Ci sono momenti in cui il volto del potere si svela, e ciò che emerge non è la statura di un leader, ma l’arroganza di chi sembra sentirsi intoccabile. È quanto accaduto a Matteo Ricci, europarlamentare del Partito Democratico e candidato alla presidenza delle Marche, che ha perso le staffe davanti a una giornalista Rai, Manuela Iatì, colpevole di un solo “reato”: fare il suo lavoro.
Durante le riprese della trasmissione d’inchiesta Far West, Ricci è stato interpellato sul caso “Affidopoli”, un’indagine della Procura che getta ombre su centinaia di migliaia di euro assegnati dal Comune di Pesaro, sotto la sua gestione, ad associazioni culturali vicine alla sua amministrazione. Una domanda scomoda, certo, ma legittima. Invece di rispondere con i fatti, Ricci ha scelto l’attacco: ha insultato la cronista, accusandola di essere “al soldo di Fratelli d’Italia”. Un colpo basso, che trasuda livore e tradisce un’idea pericolosa: chi fa domande è un nemico da screditare.
L’episodio non è passato inosservato. La Federazione Nazionale della Stampa Italiana (FNSI) ha definito le parole di Ricci una “grave offesa alla libertà di informazione”. Stessa condanna da Usigrai, il sindacato dei giornalisti Rai, mentre il deputato Francesco Filini (FdI), dalla Commissione di vigilanza Rai, ha chiesto un intervento ufficiale per censurare il comportamento del politico.
Eppure, colpisce il silenzio di molti. Dove sono le voci della sinistra che si proclama paladina dei diritti e della parità di genere?

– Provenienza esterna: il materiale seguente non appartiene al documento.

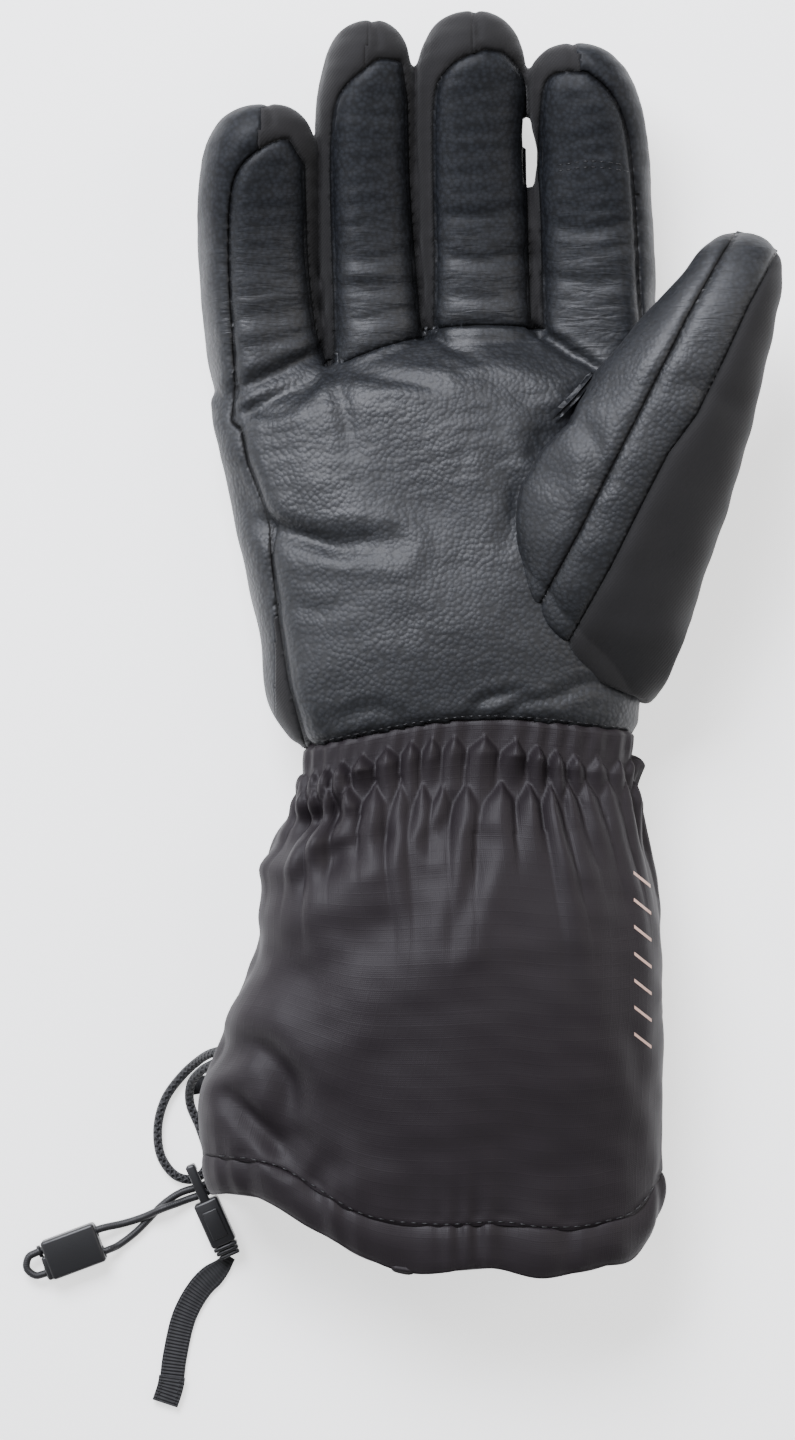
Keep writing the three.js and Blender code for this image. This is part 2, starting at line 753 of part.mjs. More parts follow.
const lowerStrand = [
  [6.7, 2, 6.6],
  [1, 1.5, 3],
  [-3.4, -0.3, 1.5],
  [-9.2, -2.2, 1.15],
  [-14.4, -5.8, 1.15],
  [-17.8, -9.4, 1.15],
  [-21.8, -13.4, 1.15],
  [-26.6, -17, 1.5],
];

function ringOf(radius, sides) {
  const shape = new THREE.Shape();
  for (let i = 0; i < sides; i++) {
    const angle = (2 * Math.PI * i) / sides;
    const x = radius * Math.cos(angle);
    const y = radius * Math.sin(angle);
    if (i === 0) shape.moveTo(x, y);
    else shape.lineTo(x, y);
  }
  return shape;
}

function tube(points, diameter, steps, sides = cordSides) {
  const curve = new THREE.CatmullRomCurve3(points, false, 'centripetal');
  const settings = { steps, bevelEnabled: false, extrudePath: curve };
  return solid(new THREE.ExtrudeGeometry(ringOf(diameter / 2, sides), settings));
}

// A flat band along a path: its width lies level and its thickness stands up.
function band(points, width, thickness, steps) {
  const curve = new THREE.CatmullRomCurve3(points, false, 'centripetal');
  const rings = [];
  for (let i = 0; i <= steps; i++) {
    const centre = curve.getPoint(i / steps);
    const run = curve.getTangent(i / steps);
    const side = new THREE.Vector3(run.y, -run.x, 0).normalize().multiplyScalar(width / 2);
    const up = new THREE.Vector3(0, 0, thickness / 2);
    rings.push([
      centre.clone().add(side).sub(up),
      centre.clone().sub(side).sub(up),
      centre.clone().sub(side).add(up),
      centre.clone().add(side).add(up),
    ]);
  }
  return loft(rings);
}

const leashAt = 0.69;
const leashExit = new THREE.Vector3(cuffSide(leashAt, 14), mix(wristY(-70), hemY(-70), leashAt), 0);
const hemCorner = new THREE.Vector3(cuffRow(1).left * cuffWidth, hemY(-cuffWidth / 2), 0);

function from(anchor, points) {
  return points.map(([x, y, z]) => new THREE.Vector3(anchor.x + x, anchor.y + y, z));
}

// Cord lock
const lockTurn = Math.atan2(0.35, 0.937);
const lockPlace = new THREE.Vector3(hemCorner.x - 39.8, hemCorner.y - 18.6, 0);
const lockAlong = new THREE.Vector3(Math.cos(lockTurn), Math.sin(lockTurn), 0);
const lockSide = new THREE.Vector3(-Math.sin(lockTurn), Math.cos(lockTurn), 0);
const boreHeight = lockHeight / 2;

function lockPoint(along, side, z = boreHeight) {
  const point = lockPlace.clone();
  point.addScaledVector(lockAlong, along);
  point.addScaledVector(lockSide, side);
  point.z = z;
  return point;
}

function lockBody() {
  const bevel = 1;
  const shape = new THREE.Shape();
  const x = lockLength / 2 - bevel;
  const y = lockWidth / 2 - bevel;
  shape.moveTo(-x, -y);
  shape.lineTo(x, -y);
  shape.lineTo(x, y);
  shape.lineTo(-x, y);
  const block = new THREE.ExtrudeGeometry(shape, {
    depth: lockHeight - 2 * bevel,
    bevelSize: bevel,
    bevelThickness: bevel,
    bevelSegments: 2,
  });
  block.translate(0, 0, bevel);
  block.rotateZ(lockTurn);
  block.translate(lockPlace.x, lockPlace.y, 0);
  const bore = elasticDiameter + 2 * boreClearance;
  const bores = [-1, 1].map((side) => {
    const ends = [-lockLength, lockLength].map((along) => lockPoint(along, (side * lockBoreSpacing) / 2));
    return tube(ends, bore, 1, 12);
  });
  return bores.reduce((whole, hole) => whole.subtract(hole), solid(block));
}

// The elastic leaves the hem, passes through the lock, turns and comes back.
function drawcordPath() {
  const half = lockBoreSpacing / 2;
  const inside = [0.58, 0.2, -0.2, -0.55];
  const out = inside.map((share) => lockPoint(share * lockLength, half));
  const back = inside.map((share) => lockPoint(share * lockLength, -half)).reverse();
  const turn = [30, 90, 150].map((degrees) => {
    const angle = THREE.MathUtils.degToRad(degrees);
    return lockPoint(-0.6 * lockLength - half * Math.sin(angle), half * Math.cos(angle));
  });
  const upper = from(hemCorner, upperStrand);
  const lower = from(hemCorner, lowerStrand).reverse();
  return [...upper, ...out, ...turn, ...back, ...lower];
}

// Hook clip between the leash loop and the webbing
const clipPlace = new THREE.Vector3(hemCorner.x + 0.9, hemCorner.y - 10.2, 0);
const clipTurn = Math.atan2(-0.914, 0.405);

function placedClip(geometry) {
  geometry.rotateZ(clipTurn);
  geometry.translate(clipPlace.x, clipPlace.y, 0);
  return solid(geometry);
}

// Outline along the clip and up, given as pairs, made a plate of one width.
function clipPlate(points, width) {
  const shape = new THREE.Shape(points.map(([along, up]) => new THREE.Vector2(along, up)));
  const plate = new THREE.ExtrudeGeometry(shape, { depth: width, bevelEnabled: false });
  plate.translate(0, 0, -width / 2);
  plate.rotateX(Math.PI / 2);
  return placedClip(plate);
}

function clipBody() {
  const half = clipLength / 2;
  const end = half + clipTaper;
  const top = clipHeight;
  const body = [
    [-half, 0.3],
    [-half, top - 1],
    [-half + 1, top],
    [half - 1.5, top],
    [half, top - 0.8],
    [half, 0.3],
    [half - 0.6, 0],
    [-half + 0.6, 0],
  ];
  const lift = webbingThickness + seamGap;
  const neck = [
    [half - 2, lift],
    [half - 2, top - 0.8],
    [end, top * 0.55],
    [end, lift],
  ];
  const low = top * 0.58;
  const hook = [
    [-half + 1, low],
    [-half - hookReach + hookThickness, low],
    [-half - hookReach + hookThickness, 0.4],
    [-half - hookReach, 0.4],
    [-half - hookReach, low + hookThickness * 0.4],
    [-half - hookReach + hookThickness * 0.6, low + hookThickness],
    [-half + 1, low + hookThickness],
  ];
  const ribs = [0, 1, 2].map((index) => {
    const at = half + 0.4 + index * 1.3;
    const height = top * (0.92 - 0.09 * index);
    const outline = [
      [at, lift],
      [at, height],
      [at + 0.7, height],
      [at + 0.7, lift],
    ];
    return clipPlate(outline, clipWidth * (0.96 - 0.06 * index));
  });
  const plates = [clipPlate(body, clipWidth), clipPlate(neck, clipWidth * 0.7), clipPlate(hook, hookWidth)];
  return joined([...plates, ...ribs]);
}

// Webbing leash below the clip, laid on the surface, with its end turned under and sewn.
const webbingPoints = [
  [4.9, -20.2],
  [3, -23],
  [-3.2, -29],
  [-7.8, -37],
  [-10.6, -48.6],
  [-11.8, -57],
  [-13.4, -62],
];

function webbingBody() {
  const half = webbingThickness / 2;
  const path = webbingPoints.map(([x, y]) => new THREE.Vector3(hemCorner.x + x, hemCorner.y + y, half));
  const run = band(path, webbingWidth, webbingThickness, 14);
  const tail = path.at(-1);
  const before = path.at(-2);
  const back = before.clone().sub(tail).setLength(webbingEnd);
  const lift = new THREE.Vector3(0, 0, webbingThickness * 0.9);
  const fold = [tail.clone().add(lift), tail.clone().add(back).add(lift)];
  const doubled = band(fold, webbingWidth, webbingThickness, 1);
  return run.add(doubled);
}

// Folded tab that holds the leash loop to the cuff's side seam
const tabPoints = [
  [1.6, -8.6, 7.2],
  [-2.4, -9.4, 3.2],
  [-6.2, -10, 1.2],
  [-9.4, -10.6, 0.7],
];

// Put together
const group = new THREE.Group();

function show(name, part, surface) {
  const { vertProperties, triVerts } = part.getMesh();
  const geometry = new THREE.BufferGeometry();
  geometry.setAttribute('position', new THREE.Float32BufferAttribute(vertProperties, 3));
  geometry.setIndex(new THREE.Uint32BufferAttribute(triVerts, 1));
  geometry.computeVertexNormals();
  const mesh = new THREE.Mesh(geometry, surface);
  mesh.name = name;
  group.add(mesh);
}

// The piece of a shell beside a finger, counted across in its half widths.
function beside(parts, finger, across) {
  const x = finger.x + (across * finger.width) / 2;
  return nearest(parts, x, crotchY(finger.x) + finger.length / 2);
}

// The half of the thumb on one side of its axis.
function besideThumb(side) {
  const place = thumbPoint(0.55, (side * thumbWidth) / 3, 0);
  return nearest(thumbHalves, place.x, place.y);
}

const [little, ring, middle, index] = hand;
show('palm_panel', biggest(fronts), leather);
show('ring_front', beside(fronts, ring, 0), leather);
show('middle_front', beside(fronts, middle, 0), leather);
show('back_panel', biggest(backs), softshell);
hand.forEach((finger) => show(`${finger.name}_back`, beside(backs, finger, 0), softshell));
show('outer_strip', nearest(sides, little.x - little.width / 2, crotchY(little.x)), leather);
show('fourchette_little_ring', beside(sides, little, 1), softshell);
show('fourchette_ring_middle', beside(sides, ring, 1), softshell);
show('fourchette_middle_index', beside(sides, middle, 1), softshell);
show('index_strip', beside(sides, index, 1), leather);
show('thumb_strip', biggest(pieces(thumbStrip)), leather);
show('thumb_front', besideThumb(-1), leather);
show('thumb_back', besideThumb(1), nylon);
show('gauntlet', gauntletBody(), nylon);
show('hem_casing', hemBody(), nylon);
show('leash_loop', tube(from(leashExit, leashPoints), leashDiameter, 27), cordFibre);
show('leash_tab', band(from(leashExit, tabPoints), tabWidth, tabThickness, 5), nylon);
show('hook_clip', clipBody(), plastic);
show('webbing_leash', webbingBody(), nylon);
show('elastic_drawcord', tube(drawcordPath(), elasticDiameter, 38), cordFibre);
show('cord_lock', lockBody(), plastic);

export default group;
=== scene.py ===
"""A padded winter glove with a gathered gauntlet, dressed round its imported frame.

Lengths are worked out in millimetres and written to the meshes in metres. Places on the glove
that were read from the photograph are kept as its pixels, and plan() turns them into millimetres.
"""

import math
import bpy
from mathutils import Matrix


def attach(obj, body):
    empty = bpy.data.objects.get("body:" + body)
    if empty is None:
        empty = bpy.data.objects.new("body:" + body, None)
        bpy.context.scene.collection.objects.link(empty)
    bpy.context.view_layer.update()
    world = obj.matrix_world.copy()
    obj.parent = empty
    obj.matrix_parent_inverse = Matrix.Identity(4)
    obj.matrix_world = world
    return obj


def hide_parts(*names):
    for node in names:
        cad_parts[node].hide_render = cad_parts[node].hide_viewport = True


bl_info = {
    "name": "Winter glove",
    "version": (1, 0, 0),
    "blender": (4, 5, 0),
    "location": "View3D > Sidebar > Glove",
    "description": "Builds a padded winter glove, its cuff and its cords piece by piece",
    "category": "Object",
}

import bmesh
import bpy
import numpy as np
from mathutils import Matrix, Vector
from mathutils.bvhtree import BVHTree

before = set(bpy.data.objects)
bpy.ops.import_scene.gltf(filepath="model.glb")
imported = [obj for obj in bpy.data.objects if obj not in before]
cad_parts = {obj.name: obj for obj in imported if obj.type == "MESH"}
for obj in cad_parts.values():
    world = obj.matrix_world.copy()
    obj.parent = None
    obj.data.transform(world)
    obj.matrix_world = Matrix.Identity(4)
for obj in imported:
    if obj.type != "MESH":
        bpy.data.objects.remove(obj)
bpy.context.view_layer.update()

MM = 0.001
WELL_ABOVE = 0.2
THREAD_LIFT = 0.05
FAR_OFF = 99

# Photograph
MM_PER_PIXEL = 0.28
ORIGIN_PIXEL = (470, 770)
IMAGE_PIXELS = (795, 1440)

# Hand, in millimetres
PALM_WIDTH = 122
PALM_LENGTH = 121
PALM_HEIGHT = 42
FINGER_WIDTH = 32
FINGER_LENGTH = 90
FINGER_HEIGHT = 29
FINGER_GAP = 1
FINGERTIP_LIFT = 14
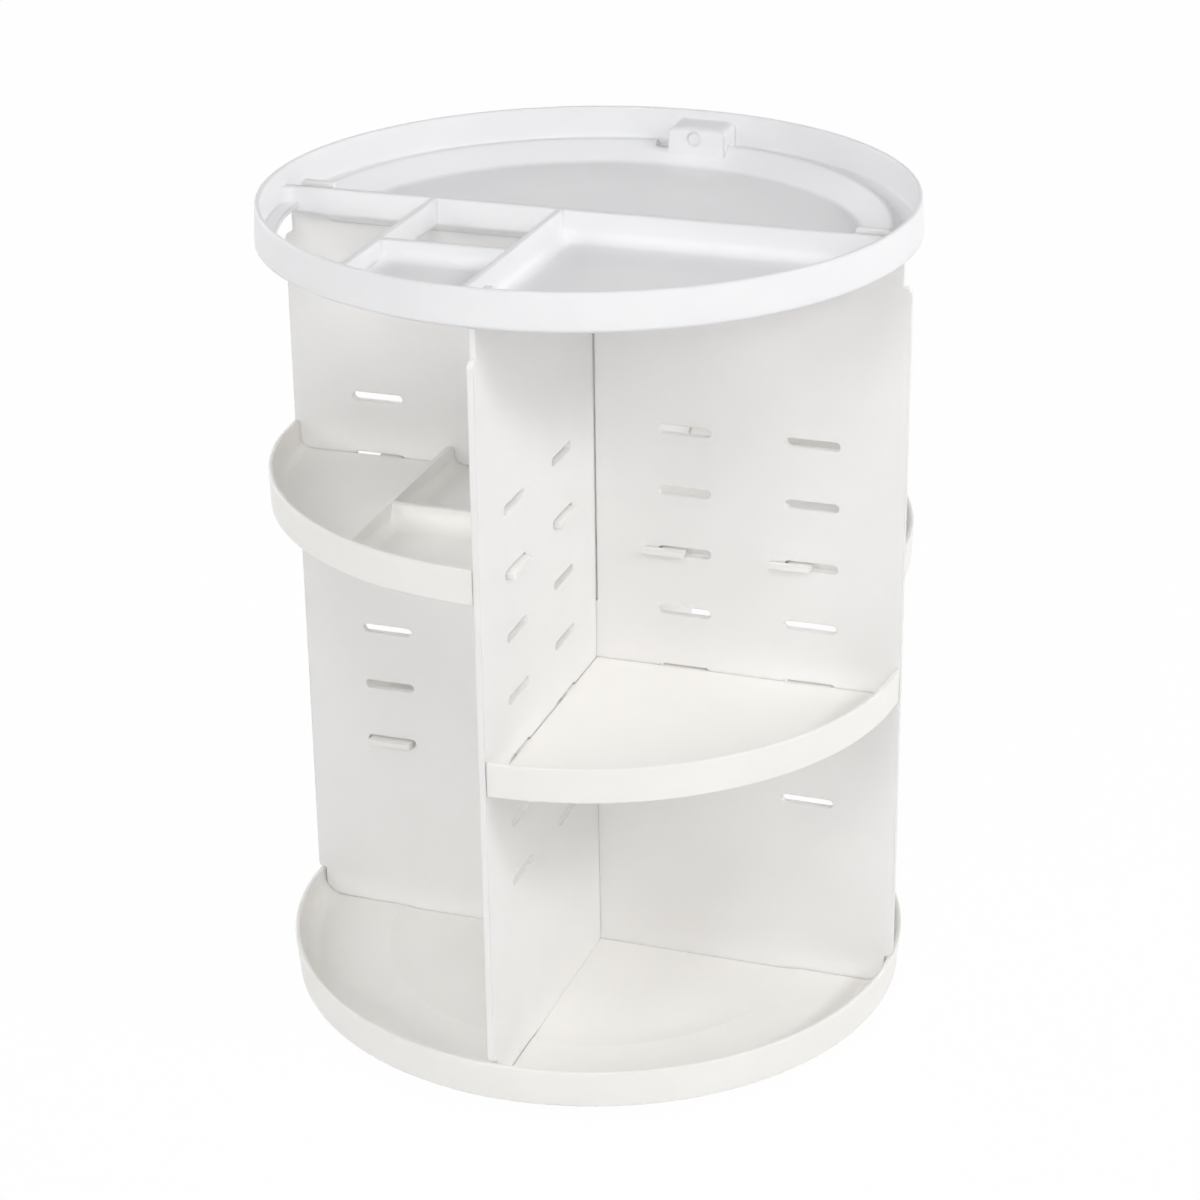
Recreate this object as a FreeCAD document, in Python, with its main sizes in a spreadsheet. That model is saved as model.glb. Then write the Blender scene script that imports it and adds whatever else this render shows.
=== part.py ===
import FreeCAD, Part
import math
import os
import Sketcher

# A make-up carousel: a turntable base, two crossing slotted panels, four hook-in quarter
# shelves and a lift-off top tray.  The origin is the centre of the footprint on the table.
# Panel A lies along X and panel B along Y; +Z is up and the front is -Y.  Millimetres.

SIZES = (
    # overall plan
    ("CarouselRadius", 118.0, "radius of the panels' long edges and of every rim"),
    ("EdgeRound", 0.6, "small rounding on the moulded rims"),
    # turntable
    ("FootProud", 1.6, "how far the rubber feet stand below the foot disc"),
    ("FootRadius", 7.0, "radius of a rubber foot"),
    ("FootSeatDepth", 1.0, "depth of a foot's seat in the disc"),
    ("FootSeatGap", 0.05, "radial gap round a foot in its seat"),
    ("FootCircle", 76.0, "radius of the circle through the feet"),
    ("DiscThickness", 2.4, "plate of the foot disc"),
    ("DiscMargin", 6.2, "foot disc edge beyond the ball race"),
    ("LipWidth", 1.6, "raised lip round the foot disc"),
    ("LipRise", 2.6, "height of that lip above the plate"),
    ("RaceRadius", 94.0, "radius of the ball race"),
    ("BallDiameter", 5.0, "bearing ball"),
    ("BallCount", 24, "number of bearing balls"),
    ("BallPlay", 0.05, "gap between a ball and its grooves"),
    ("RaceDepth", 0.5, "depth of each ball groove"),
    ("CageWidth", 8.6, "radial width of the ball cage"),
    ("CageThickness", 1.8, "thickness of the ball cage"),
    ("CagePocketGap", 0.15, "radial gap round a ball in the cage"),
    ("PivotRadius", 7.0, "centre boss of the base tray"),
    ("PivotPlay", 0.08, "radial running gap of the boss in the hub"),
    ("HubWall", 4.0, "wall of the foot disc's hub"),
    ("HubTopGap", 0.4, "hub top below the base tray"),
    ("RecessDepth", 1.2, "washer recess under the foot disc"),
    ("WasherRadius", 9.5, "retaining washer"),
    ("WasherThickness", 0.7, "retaining washer"),
    ("WasherPlay", 0.1, "axial play between washer and foot disc"),
    ("RecessMargin", 1.5, "washer recess beyond the washer"),
    ("ScrewRadius", 1.5, "pivot screw shank"),
    ("ScrewFit", 0.02, "radial gap of the screw in its hole"),
    ("ScrewHeadRadius", 3.2, "pivot screw head"),
    ("ScrewHeadHeight", 1.3, "pivot screw head"),
    ("ScrewHeadRound", 0.5, "rounding of the pivot screw's head"),
    ("ScrewReach", 5.2, "shank above the washer"),
    ("DriveWidth", 0.9, "arm of the screw's cross recess"),
    ("DriveSpan", 3.6, "span of the screw's cross recess"),
    ("DriveDepth", 0.8, "depth of the screw's cross recess"),
    # base tray
    ("BaseFloor", 2.2, "floor thickness of the base tray"),
    ("BaseRimHeight", 15.0, "height of the base rim"),
    ("BaseRimDrop", 2.0, "base rim below the tray's underside"),
    ("BaseRimWall", 2.0, "wall of the base rim"),
    ("BaseRimTaper", 1.4, "how much the base rim narrows downwards"),
    ("BaseFillet", 8.0, "hollow between the base floor and rim"),
    ("CentreDrop", 1.0, "centre floor below the outer ring of floor"),
    ("StepInset", 12.0, "edge of the outer ring of floor inside the ball race"),
    ("DishWidth", 7.0, "slope from the centre floor up to that edge"),
    ("DishRound", 88.0, "hollow between the centre floor and the slope"),
    # panels
    ("PanelThickness", 2.5, "both panels"),
    ("PanelHeight", 282.7, "panel from its foot to its top edge"),
    ("NeckInset", 3.0, "how much each side steps in at top and foot"),
    ("NeckGap", 0.4, "gap between a neck and the end of its slot"),
    ("ShoulderGap", 0.5, "shoulder above the base rim"),
    ("TopShoulderDrop", 5.6, "upper shoulder below the top edge"),
    ("ShoulderRound", 2.6, "rounding of the shoulders"),
    ("NeckRise", 5.0, "outer part of the neck above the top edge"),
    ("TabInset", 7.6, "outer side of a top tab inside the long edge"),
    ("TabWidth", 12.8, "width of a top tab"),
    ("BackTabWidth", 6.8, "width of panel B's back tab"),
    ("TabHeight", 14.4, "top tab above the top edge"),
    ("TabRound", 1.2, "rounding of the tab's corners"),
    ("TabGap", 0.3, "gap round a tab in the top tray"),
    ("BaseSlotGap", 0.3, "gap beside a panel in the base tray"),
    ("NotchHeight", 144.8, "where the two panels' notches meet, above their foot"),
    ("NotchGapUpper", 0.65, "gap beside panel B in panel A's notch"),
    ("NotchGapLower", 0.2, "gap beside panel A in panel B's notch"),
    ("NotchEndGap", 0.1, "gap between the ends of the notches"),
    ("SlotLength", 20.0, "shelf slot"),
    ("SlotHeight", 3.4, "shelf slot"),
    ("SlotInner", 35.9, "inner column of slots from the centre"),
    ("SlotSpacing", 48.0, "between the two columns of slots"),
    ("FirstRow", 73.4, "lowest row of slots above the panel's foot"),
    ("RowPitch", 23.73, "between rows of slots"),
    ("RowCount", 7, "rows of slots"),
    # quarter shelves
    ("ShelfFloor", 2.4, "floor, hooks and tongues of a shelf"),
    ("ShelfSeatGap", 0.12, "shelf floor above the slot's lower edge"),
    ("ShelfRimHeight", 13.2, "rim of a shelf"),
    ("ShelfRimWall", 1.9, "wall of that rim"),
    ("ShelfRimTaper", 0.4, "how much that rim narrows downwards"),
    ("ShelfFillet", 4.0, "hollow between shelf floor and rim"),
    ("ShelfPanelGap", 0.3, "shelf edge from the panel's face"),
    ("HookNeck", 8.8, "part of a hook inside its slot"),
    ("HookEndGap", 1.3, "hook neck from the slot's inner end"),
    ("HookToe", 6.8, "toe of a hook beyond its neck"),
    ("HookThickness", 2.2, "toe behind the panel"),
    ("TongueWidth", 17.0, "tongue in its slot"),
    ("TongueReach", 3.2, "tongue beyond the panel's far face"),
    ("ShelfDividerDrop", 3.0, "divider top below the shelf's rim"),
    ("LongDividerPlace", 53.5, "near face of the long divider from the centre"),
    ("CrossDividerPlace", 60.6, "near face of the cross divider from the centre"),
    ("DividerWall", 2.0, "all dividers"),
    ("DividerEndRound", 3.4, "rounding of the long divider's free end"),
    ("LongDividerCove", 4.0, "hollow at the long divider's foot, towards the centre"),
    # top tray
    ("RestGap", 0.1, "top tray above the panels' top edges"),
    ("TopFloor", 2.0, "floor of the top tray"),
    ("TopDepth", 17.4, "top rim above that floor"),
    ("TopRimHeight", 13.0, "height of the top rim"),
    ("TopRimWall", 1.8, "wall of the top rim"),
    ("TopRimTaper", 0.7, "how much the top rim narrows upwards"),
    ("TopOversail", 0.3, "top rim beyond the panels"),
    ("FlangeDrop", 1.2, "flange below the top rim's lower edge"),
    ("FlangeThickness", 1.8, "flange inside the rim"),
    ("FlangeInset", 2.7, "outer edge of the flange's underside inside the rim"),
    ("FlangeReach", 5.0, "flange width left round the open compartments"),
    ("ChannelGap", 5.8, "channel between rim and crest"),
    ("CrestWidth", 2.6, "outer slope of the crest"),
    ("CrestHeight", 8.0, "crest above the top tray's floor"),
    ("CrestRound", 1.6, "rounding of the crest"),
    ("CrestWallInside", 0.65, "wall of the crest towards the bowl, measured across"),
    ("CrestWallOutside", 0.95, "wall of the crest towards the channel, measured across"),
    ("CrestWallTop", 2.6, "wall over the hollow under the crest"),
    ("BowlWallShift", 0.65, "where that hollow begins outside the bowl"),
    ("BowlSlope", 9.6, "width of the slope down to the floor"),
    ("BowlRound", 3.0, "hollow where that slope meets the floor"),
    ("TopDividerHeight", 11.0, "dividers above the top tray's floor"),
    ("TopDividerFoot", 1.3, "dividers in the open part begin this far above the floor"),
    ("MainDividerPlace", 3.0, "main divider's back face in front of the centre"),
    ("RightDividerPlace", 8.0, "right face of the right divider, left of the centre"),
    ("LeftDividerPlace", 56.0, "right face of the left divider, left of the centre"),
    ("TopCrossPlace", 54.5, "back face of the top cross divider, in front of the centre"),
    ("PocketFloorRise", 2.2, "underside of the raised compartment floor above the main floor"),
    ("PocketFloor", 1.8, "raised compartment floor"),
    ("TopFillet", 4.4, "hollow at the foot of the top tray's dividers"),
    ("UndercutReach", 1.5, "foot of the slope under the main divider in front of the centre"),
    ("KeyBlockLeft", 3.1, "left end of the block round panel B's back tab, from the centre"),
    ("KeyBlockWidth", 23.0, "width of that block"),
    ("KeyBlockWall", 1.4, "wall of that block before and over the tab"),
    ("KeyBlockRound", 2.8, "rounding of that block"),
    ("KeyNotchWidth", 5.6, "notch in the crest beside that block"),
    ("KeyNotchInset", 3.0, "front edge of that notch inside the crest"),
    ("KeyDimplePlace", 10.2, "dimple from the left end of that block"),
    ("KeyDimpleDrop", 4.2, "dimple below the top of that block"),
    ("KeyDimpleRadius", 2.6, "dimple in that block"),
    ("KeyDimpleDepth", 0.7, "dimple in that block"),
)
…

Perché nessuno ha alzato la voce contro un attacco così volgare a una professionista, rea solo di aver posto una domanda? Le “femministe di professione” tacciono, e il loro silenzio pesa.
Affidopoli: una domanda necessaria, non un complotto
Nel merito, la domanda di Manuela Iatì era non solo lecita, ma doverosa. La giornalista chiedeva conto di un parere dell’ANAC sull’incompatibilità di alcuni incarichi assegnati durante il mandato di Ricci come sindaco di Pesaro. Un tema su cui la sinistra, in Parlamento, ha fatto dietrofront solo pochi mesi fa, abrogando una norma che garantiva trasparenza. Ma invece di chiarire, Ricci ha reagito come se fosse vittima di un’imboscata, scagliandosi contro la stampa con toni che ricordano più un battibecco da talk show che il contegno di un candidato governatore.
Questo episodio non è isolato. Rivela un malessere più profondo, un nervosismo che serpeggia in certi ambienti del centrosinistra. Ogni domanda scomoda viene vissuta come un’aggressione, ogni inchiesta come una congiura politica. Si insinuano legami tra giornalisti e avversari politici, come se l’unico giornalismo accettabile fosse quello che applaude e tace.
L’immagine di Ricci, furioso, che punta il dito contro una cronista, vale più di mille discorsi. Racconta una sinistra in difficoltà, incapace di accettare il controllo democratico, infastidita dalla trasparenza che tanto rimprovera agli altri. È il ritratto di chi, sotto pressione, dimentica il rispetto per le istituzioni e per chi le rappresenta, come i giornalisti.
Noi ci uniamo alla solidarietà dei sindacati verso Manuela Iatì e ribadiamo un principio semplice: la stampa libera è un pilastro della democrazia, non un bersaglio da colpire quando si è con le spalle al muro. Chi non sa rispettare una cronista non è pronto a governare. Chi insulta un giornalista insulta tutti noi.